Stray tomato plants are everywhere in the garden. Last year, I’d composted old tomatoes, and the seeds survived. They sprouted everywhere I spread the compost. I have left them to grow up between the rows, and now they are bullying the potatoes and beans. Oh well. I have a hard time getting rid of any plant and would rather just let them all grow. Thinning sprouts is an agonizing job for me.

Garden Mess

My cucumbers are the cutest, fuzziest little things, still smaller than my pinky. I have a few marble-sized cantaloupe growing, but since we only have about 7 weeks of reliably warm weather left, I wonder if any will mature in time. Onions are poor this year, due to my late sowing and lack of rain. Carrots and turnips look good.

Well, the reason I am thinking of that hymn, one of my old favorites as a girl, is that today I got to see how my flower beds are doing. It was a lovely, colorful walk. My daughters have kept up with the weeding quite well during the five weeks I was bedridden. The weeds have only just returned because we’ve been busy with the plaster and the drywell. But my purple butterfly bush is blooming– oh the joy!

Morning Light on Arbor

“A Boy and His Cat”

A Boy and His Cat

Walking down through my garden path, I realized that I must love yellow/orange and blue/purple flowers together. I hardly have any other combination. Besides the butterfly bush, I have purple Veronica, Russian sage, purple coneflower, magenta bee balm, purple iris, blue anemone, pink turtleheads, blue hydrangea, and several blue Rose of Sharon bushes. I also have a glorious stalk of Purple Loosestrife growing. All these purple flowers are woven between my orange daylilies (which have finally bloomed– they always bloom three weeks after everyone else’s and I don’t know why), black-eyed Susans, orange-red Asian lilies, yellow potentilla, and orange torchlilies. Besides a few white/pink stargazer lilies, that’s it! All together, it is quite a beautiful collage.

Orange and Blue

Purple Coneflowers

Arbor

Here’s a shot of my pride and joy– my Red Oak that I have nurtured these past four years since it was a little twig in the ground. My house is surrounded by asphalt (being an old parsonage property); in the summer, the steamy asphalt scorches up the yard and house to unbearable levels. My precious oak will resolve that in a few years.

Oak Tree

About the Purple Loosestrife– I stole it from a roadside swamp. Shh. I don’t care how much the treehuggers hate it, I love it. You see, loosestrife grows in wet, swampy areas, and chokes off the flow of water. But I have far too much water on my property.

Loosestrife

I am waterlogged, actually. So I am going to plant great swaths of loosestrife in the soggy area of my yard. It is also a very colorful and pretty plant, so that’s a plus. Desperate times call for desperate measures! I am going to also get more iris, which likes its feet wet, and some summersweet, which also thrives in wet areas. Hopefully this will solve most of my water problems, before a pond forms permanently!

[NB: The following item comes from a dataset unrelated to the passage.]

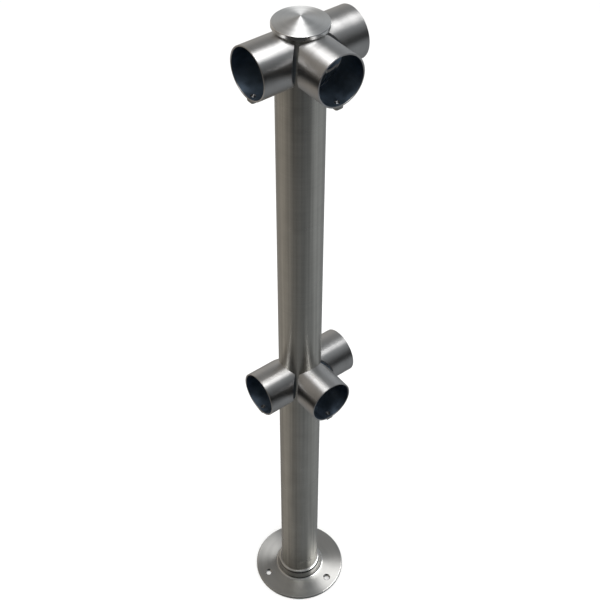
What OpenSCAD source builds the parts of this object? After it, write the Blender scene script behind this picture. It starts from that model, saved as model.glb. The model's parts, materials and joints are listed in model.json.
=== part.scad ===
// Tubular barrier post with a floor flange and two tiers of rail sockets.
// The post axis is Z and the floor is Z = 0. The front sockets face -Y, the
// side sockets face -X and +X, and the back of the post is plain.

/* [Post] */
// Outer diameter of the post tube
post_d = 60.3; // [48.3:0.1:76.1]
// Wall thickness of the post tube
post_wall = 2; // [1.5:0.1:4]
// Height of the top rail axis above the floor
top_rail_h = 1022; // [750:1:1300]
// Height of the middle rail axis above the floor
mid_rail_h = 494; // [150:1:600]

/* [Sockets] */
// Outer diameter of the rails that the sockets take
rail_d = 60.3; // [42.4:0.1:76.1]
// Radial gap between a rail and the socket bore
rail_gap = 0.35; // [0.1:0.05:1]
// Wall thickness of a socket around its bore
socket_wall = 2; // [1.5:0.1:4]
// Distance from the post axis to a socket mouth
socket_reach = 73; // [60:1:120]
// Clear width between the mitred ends of neighbouring sockets
mitre_gap = 6; // [2:0.5:8]
// Height of the shoulder in the bore that stops a rail
stop_step = 1; // [0.6:0.1:2]
// Gap between a rail that is fully home and the post
stop_gap = 0.85; // [0.4:0.05:3]
// Width of the lead-in chamfer at a socket mouth
lead_in = 0.5; // [0.2:0.1:1.2]

/* [Clamp screws] */
// Thread diameter of the clamp screws
screw_d = 6; // [4:1:8]
// Length of a clamp screw
screw_l = 8; // [6:1:12]
// How far a screw point stands inside the bore, backed off for a rail to enter
screw_proud = 0.15; // [0:0.05:0.25]
// Distance from a socket mouth back to its screw axis
screw_back = 7; // [6:0.5:12]
// Width across the flats of a square nut
nut_flats = 10; // [10:0.5:13]
// Height of a square nut
nut_h = 5; // [3:0.5:6.5]

/* [Floor flange] */
// Outer diameter of the flange
flange_d = 148; // [120:1:220]
// Thickness of the flange at its edge
flange_edge = 4; // [3:0.5:8]
// Rise of the flange face from its edge to the foot of the hub
flange_rise = 1.5; // [0:0.1:4]
// Height of the hub above the floor
hub_h = 21; // [16:1:40]
// Wall thickness of the hub at its foot
hub_wall = 6; // [4.5:0.5:8]
// Number of fixing holes
fixing_count = 3; // [3:1:6]
// Diameter of the fixing holes
fixing_d = 9; // [6:0.5:11]
// Width of the chamfer round the top of a fixing hole
fixing_chamfer = 1.5; // [0.5:0.1:2]
// Distance from the edge of the flange in to a fixing hole's centre
fixing_edge = 16; // [9:0.5:16]
// Angle of the first fixing hole, from +X towards +Y
fixing_turn = 47; // [0:1:119]

/* [Top cap] */
// How far the cap stands out past the post all round
cap_overhang = 3.35; // [1:0.05:8]
// Height of the upright rim of the cap
cap_rim = 5; // [3:0.5:8]
// Rise of the cap's cone from its rim to its point
cap_rise = 7; // [2:0.5:16]
// Rounding between the cap's cone and its rim
cap_round = 1.5; // [0.5:0.1:2]
// Height of the gap between the top sockets and the cap
cap_gap = 1.5; // [1:0.5:10]
// Length of the cap's spigot inside the post
spigot_l = 20; // [12:1:40]
// Wall thickness of the spigot
spigot_wall = 5; // [4.5:0.5:8]
// Cord diameter of the rubber ring on the spigot
ring_cord = 2.6; // [2:0.1:3]

/* [Hidden] */
$fn = 96;
cut = 1;                // how far a cutting body runs past what it cuts

// Fits, as radial gaps
flange_fit = 0.1;       // post in flange
spigot_fit = 0.15;      // spigot in post
thread_fit = 0.05;      // screw in nut
wall_hole_fit = 0.25;   // screw in the hole through the socket wall

// Post
post_r = post_d / 2;
post_bore_r = post_r - post_wall;

// Sockets, drawn along +X with the rail axis at Z = 0
socket_bore_r = rail_d / 2 + rail_gap;
socket_r = socket_bore_r + socket_wall;
stop_r = socket_bore_r - stop_step;
stop_x = post_r + stop_gap;
mitre_x = mitre_gap / sqrt(2);
screw_x = socket_reach - screw_back;

// Clamp screws and nuts
screw_r = screw_d / 2;
screw_tip_z = screw_proud - socket_bore_r;
cup_r = screw_d / 4;    // of the hollow in a screw's point
cup_depth = 1.2;
key_flats = screw_d / 2;
key_depth = 3.5;
nut_foot_z = -socket_r - nut_h;
nut_chamfer = 0.5;      // at the mouth of a nut's thread

// Floor flange
flange_r = flange_d / 2;
flange_bore_r = post_r + flange_fit;
edge_round = 1.5;       // at the flange's upper edge
foot_r = flange_bore_r + hub_wall;
foot_z = flange_edge + flange_rise;
foot_fillet = 5;
hub_draft = 0.8;        // the hub is this much slimmer at its top
hub_land = 0.2;         // flat left between its rounded top and the post
hub_round = hub_wall - hub_draft - hub_land;
fixing_r = flange_r - fixing_edge;
face_inner_r = foot_r + foot_fillet;
face_outer_r = flange_r - edge_round;
face_slope = flange_rise / (face_outer_r - face_inner_r);
fixing_z = flange_edge + face_slope * (face_outer_r - fixing_r);

// Top cap
post_top = top_rail_h + socket_r + cap_gap;
cap_r = post_r + cap_overhang;
rim_chamfer = 0.4;      // at the lower edge of the rim
cone_slope = atan(cap_rise / cap_r);
spigot_r = post_bore_r - spigot_fit;
ring_z = post_top - spigot_l / 2;
ring_r = post_bore_r - ring_cord / 2;
groove_gap = 0.1;       // between the ring and the groove's floor
groove_play = 0.4;      // of the ring along the groove
groove_w = ring_cord + groove_play;
groove_r = post_bore_r - ring_cord - groove_gap;

// Tiers by rail height, and sides by the way that their sockets face
TIERS = [["top", top_rail_h], ["mid", mid_rail_h]];
SIDES = [["left", 180], ["front", 270], ["right", 0]];
KINDS = ["socket", "nut", "screw"];

function name_of(tier, side, kind) = str(tier[0], "_", side[0], "_", kind);

// Points on an arc about centre, from angle a to angle b
function arc(centre, r, a, b, steps = 8) = [
    for (i = [0 : steps])
        let (t = a + (b - a) * i / steps)
        [centre.x + r * cos(t), centre.y + r * sin(t)]
];

// A cylinder along +X that starts at x
module rod_x(r, x, length) {
    translate([x, 0, 0])
        rotate([0, 90, 0])
            cylinder(r = r, h = length);
}

// One plain tube from the floor to the cap
module post_tube() {
    color("#8f8c86")
        difference() {
            cylinder(r = post_r, h = post_top);
            translate([0, 0, -cut])
                cylinder(r = post_bore_r, h = post_top + 2 * cut);
        }
}

// Half section of the flange: rounded edge, sloping face, filleted hub
module flange_section() {
    polygon(concat(
        [[flange_bore_r, 0], [flange_r, 0]],
        arc([face_outer_r, flange_edge - edge_round], edge_round, 0, 90),
        arc([face_inner_r, foot_z + foot_fillet], foot_fillet, 270, 180),
        arc([foot_r - hub_draft - hub_round, hub_h - hub_round], hub_round, 0, 90),
        [[flange_bore_r, hub_h]]
    ));
}

// Space that a fixing hole and its chamfer take out of the flange
module fixing_hole() {
    translate([0, 0, -cut])
        cylinder(d = fixing_d, h = foot_z + foot_fillet + 2 * cut);
    translate([0, 0, fixing_z - fixing_chamfer])
        cylinder(
            r1 = fixing_d / 2,
            r2 = fixing_d / 2 + fixing_chamfer + cut,
            h = fixing_chamfer + cut
        );
}

// Turned floor flange, whose hub holds the foot of the post
module base_flange() {
    color("#9a9a98")
        difference() {
            rotate_extrude()
                flange_section();
            for (i = [0 : fixing_count - 1])
                rotate([0, 0, fixing_turn + i * 360 / fixing_count])
                    translate([fixing_r, 0, 0])
                        fixing_hole();
        }
}

// Half section of the cap: low cone, upright rim, hollow spigot with a groove
module cap_section() {
    // The round touches both the cone and the rim
    round_z = post_top + cap_rim + cap_round * (tan(cone_slope) - 1 / cos(cone_slope));
    polygon(concat(
        [
            [0, post_top],
            [spigot_r - spigot_wall, post_top],
            [spigot_r - spigot_wall, post_top - spigot_l],
            [spigot_r, post_top - spigot_l],
            [spigot_r, ring_z - groove_w / 2],
            [groove_r, ring_z - groove_w / 2],
            [groove_r, ring_z + groove_w / 2],
            [spigot_r, ring_z + groove_w / 2],
            [spigot_r, post_top],
            [cap_r - rim_chamfer, post_top],
            [cap_r, post_top + rim_chamfer]
        ],
        arc([cap_r - cap_round, round_z], cap_round, 0, 90 - cone_slope),
        [[0, post_top + cap_rim + cap_rise]]
    ));
}

// Turned cap that closes the post
module top_cap() {
    color("#b9b9b7")
        rotate_extrude()
            cap_section();
}

// Rubber ring in the spigot's groove, which grips the bore of the post
module cap_ring() {
    color("#26262a")
        translate([0, 0, ring_z])
            rotate_extrude()
                translate([ring_r, 0])
                    circle(d = ring_cord);
}

// Wedge of space that one socket may fill between its two mitre planes
module mitre_wedge() {
    side = socket_r + cut;
    end = socket_reach + cut;
    linear_extrude(height = 2 * side, center = true)
        polygon([
            [mitre_x, 0],
            [mitre_x + side, -side],
            [end, -side],
            [end, side],
            [mitre_x + side, side]
        ]);
}

// Rail socket: mitred and saddled to the post, bored for the rail
module socket() {
    color("#a5a29d")
        difference() {
            intersection() {
                rod_x(socket_r, 0, socket_reach);
                mitre_wedge();
            }
            translate([0, 0, -socket_r - cut])
                cylinder(r = post_r, h = 2 * (socket_r + cut));
            rod_x(stop_r, 0, socket_reach + cut);
            rod_x(socket_bore_r, stop_x, socket_reach);
            translate([socket_reach - lead_in, 0, 0])
                rotate([0, 90, 0])
                    cylinder(r1 = socket_bore_r, r2 = socket_bore_r + lead_in, h = lead_in);
            translate([screw_x, 0, -socket_r - cut])
                cylinder(r = screw_r + wall_hole_fit, h = socket_wall + 2 * cut);
        }
}

// Square nut under the socket, its upper face dressed to the socket
module nut() {
    color("#8a8884")
        difference() {
            translate([screw_x, 0, nut_foot_z])
                linear_extrude(height = nut_h + cut)
                    square(nut_flats, center = true);
            rod_x(socket_r, 0, socket_reach);
            translate([screw_x, 0, nut_foot_z - cut])
                cylinder(r = screw_r + thread_fit, h = nut_h + 3 * cut);
            translate([screw_x, 0, nut_foot_z])
                cylinder(r1 = screw_r + nut_chamfer, r2 = screw_r, h = nut_chamfer);
        }
}

// Clamp screw: cup point upward into the bore, hexagon socket below
module screw() {
    tail_z = screw_tip_z - screw_l;
    color("#77777a")
        translate([screw_x, 0, 0])
            difference() {
                union() {
                    translate([0, 0, tail_z])
                        cylinder(r = screw_r, h = screw_l - screw_r + cup_r);
                    translate([0, 0, screw_tip_z - screw_r + cup_r])
                        cylinder(r1 = screw_r, r2 = cup_r, h = screw_r - cup_r);
                }
                translate([0, 0, screw_tip_z - cup_depth])
                    cylinder(r1 = 0, r2 = cup_r, h = cup_depth);
                translate([0, 0, tail_z - cut])
                    cylinder(d = key_flats / cos(30), h = key_depth + cut, $fn = 6);
            }
}

// One piece of a socket, by its kind
module piece(kind) {
    if (kind == "socket") socket();
    if (kind == "nut") nut();
    if (kind == "screw") screw();
}

post_tube();
base_flange();
top_cap();
cap_ring();
for (tier = TIERS, side = SIDES, kind = KINDS)
    translate([0, 0, tier[1]]) rotate([0, 0, side[1]]) piece(kind);
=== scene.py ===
"""Looks of a tubular stainless steel barrier post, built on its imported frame.

Every piece is modelled at the size and place that the frame gives. All its
tube and plate is satin stainless steel whose grain runs round each piece's own
axis, so each mesh carries two attributes: "around", the direction of the
grain, and "turned", a position in metres that follows the surface.
"""

import json
import math

import bmesh
import bpy
from mathutils import Matrix, Vector


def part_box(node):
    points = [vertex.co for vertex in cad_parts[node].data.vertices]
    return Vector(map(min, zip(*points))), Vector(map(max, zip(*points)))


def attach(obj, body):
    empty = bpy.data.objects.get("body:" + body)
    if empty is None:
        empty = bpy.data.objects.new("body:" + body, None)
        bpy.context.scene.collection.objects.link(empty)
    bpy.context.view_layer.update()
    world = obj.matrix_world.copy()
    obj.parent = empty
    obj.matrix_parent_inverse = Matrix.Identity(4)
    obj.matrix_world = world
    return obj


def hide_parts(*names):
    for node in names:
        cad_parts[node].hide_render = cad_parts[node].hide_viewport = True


bl_info = {
    "name": "Barrier Post",
    "version": (1, 0, 0),
    "blender": (4, 5, 0),
    "location": "View3D > Sidebar > Barrier Post",
    "description": "Builds a tubular barrier post with rail sockets on its frame",
    "category": "Object",
}

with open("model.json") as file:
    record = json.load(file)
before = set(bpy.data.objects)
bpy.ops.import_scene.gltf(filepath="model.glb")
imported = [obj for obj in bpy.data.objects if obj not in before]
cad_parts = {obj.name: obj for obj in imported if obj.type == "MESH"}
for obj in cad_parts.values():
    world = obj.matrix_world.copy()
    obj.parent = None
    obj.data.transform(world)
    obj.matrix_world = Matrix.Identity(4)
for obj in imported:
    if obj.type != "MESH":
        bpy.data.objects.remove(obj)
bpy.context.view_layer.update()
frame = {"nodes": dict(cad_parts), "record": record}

MM = 0.001
ORIGIN = Vector((0, 0, 0))
X_AXIS = Vector((1, 0, 0))
Z_AXIS = Vector((0, 0, 1))

MOUNTS = {mount["name"]: mount for mount in frame["record"]["mounts"]}
RAILS = {name[:-len("_rail")]: mount for name, mount in MOUNTS.items() if mount["kind"] == "bore"}
FIXINGS = MOUNTS["floor_bolts"]["dims"]
POST_LOW, POST_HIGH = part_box("post_tube")
FLANGE_LOW, FLANGE_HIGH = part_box("base_flange")
CAP_LOW, CAP_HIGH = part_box("top_cap")
SOCKET_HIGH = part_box("top_right_socket")[1]
NUT_LOW, NUT_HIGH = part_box("top_right_nut")
SCREW_LOW, SCREW_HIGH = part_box("top_right_screw")
RAIL_Z = RAILS["top_right"]["pos_m"][2]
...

Here’s an interesting shot– a male peacock and his peahen flew up on top of our shed, then into an oak tree. The neighbors have a variety of birds and critters, and this pair of exotic birds likes to wander in my yard.

Peacock

It was evening, and the picture came out poorly, but can you make out the iridescent blue between the leaves? They were in the tree for a few hours after nightfall, making the loudest, strangest noises. Reminded me of an owl’s “whooo” a little.